◆ **Task to complete**: Copy each line of the data below with the word "frame".

>>>>

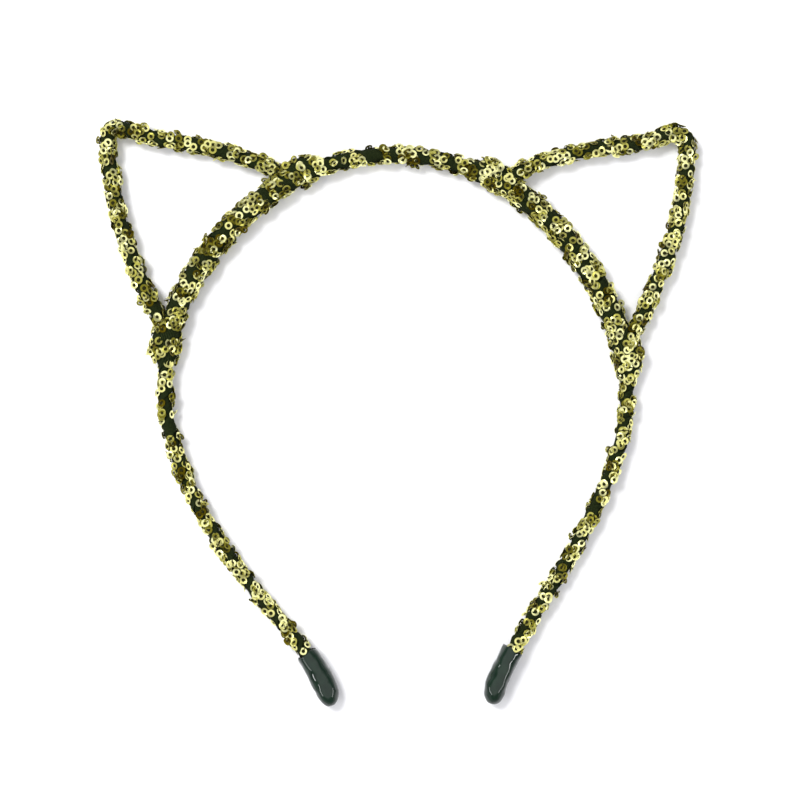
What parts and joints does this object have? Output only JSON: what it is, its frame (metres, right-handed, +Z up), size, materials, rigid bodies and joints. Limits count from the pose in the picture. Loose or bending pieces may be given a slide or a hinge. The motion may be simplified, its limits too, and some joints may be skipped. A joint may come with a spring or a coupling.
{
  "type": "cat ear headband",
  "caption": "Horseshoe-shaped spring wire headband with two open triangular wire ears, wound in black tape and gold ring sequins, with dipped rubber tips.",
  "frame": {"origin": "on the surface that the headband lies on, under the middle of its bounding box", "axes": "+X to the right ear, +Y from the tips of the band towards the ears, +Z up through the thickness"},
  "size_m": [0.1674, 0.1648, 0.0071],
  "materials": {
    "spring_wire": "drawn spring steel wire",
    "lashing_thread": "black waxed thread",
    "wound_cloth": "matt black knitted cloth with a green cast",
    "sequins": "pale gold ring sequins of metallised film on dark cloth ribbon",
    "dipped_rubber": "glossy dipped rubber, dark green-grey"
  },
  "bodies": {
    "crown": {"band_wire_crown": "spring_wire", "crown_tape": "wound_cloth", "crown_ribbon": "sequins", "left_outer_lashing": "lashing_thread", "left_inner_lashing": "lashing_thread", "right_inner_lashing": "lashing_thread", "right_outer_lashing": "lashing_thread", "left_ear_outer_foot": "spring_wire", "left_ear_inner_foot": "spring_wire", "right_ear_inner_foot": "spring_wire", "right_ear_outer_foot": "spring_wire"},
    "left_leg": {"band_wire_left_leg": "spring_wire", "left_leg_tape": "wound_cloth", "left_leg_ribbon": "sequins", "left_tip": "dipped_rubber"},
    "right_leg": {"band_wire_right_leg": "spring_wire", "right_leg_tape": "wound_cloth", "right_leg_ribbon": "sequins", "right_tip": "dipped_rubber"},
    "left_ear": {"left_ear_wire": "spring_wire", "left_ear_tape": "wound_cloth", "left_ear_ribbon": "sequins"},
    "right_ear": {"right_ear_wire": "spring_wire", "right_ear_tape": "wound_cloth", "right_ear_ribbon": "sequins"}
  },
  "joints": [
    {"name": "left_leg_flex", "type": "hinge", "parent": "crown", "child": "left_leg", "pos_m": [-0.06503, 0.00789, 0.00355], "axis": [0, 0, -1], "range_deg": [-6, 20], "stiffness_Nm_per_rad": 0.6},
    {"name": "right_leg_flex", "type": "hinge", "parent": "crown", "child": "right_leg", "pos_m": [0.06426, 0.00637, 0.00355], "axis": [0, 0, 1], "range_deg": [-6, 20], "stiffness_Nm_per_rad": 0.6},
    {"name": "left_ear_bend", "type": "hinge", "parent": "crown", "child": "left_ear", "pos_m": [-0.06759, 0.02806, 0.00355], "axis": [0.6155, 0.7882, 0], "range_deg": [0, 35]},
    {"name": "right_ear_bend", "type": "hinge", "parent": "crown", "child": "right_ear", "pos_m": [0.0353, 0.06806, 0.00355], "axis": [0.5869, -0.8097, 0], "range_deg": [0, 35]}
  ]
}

<<<<

◆ **Result**:
What parts and joints does this object have? Output only JSON: what it is, its frame (metres, right-handed, +Z up), size, materials, rigid bodies and joints. Limits count from the pose in the picture. Loose or bending pieces may be given a slide or a hinge. The motion may be simplified, its limits too, and some joints may be skipped. A joint may come with a spring or a coupling.
  "frame": {"origin": "on the surface that the headband lies on, under the middle of its bounding box", "axes": "+X to the right ear, +Y from the tips of the band towards the ears, +Z up through the thickness"},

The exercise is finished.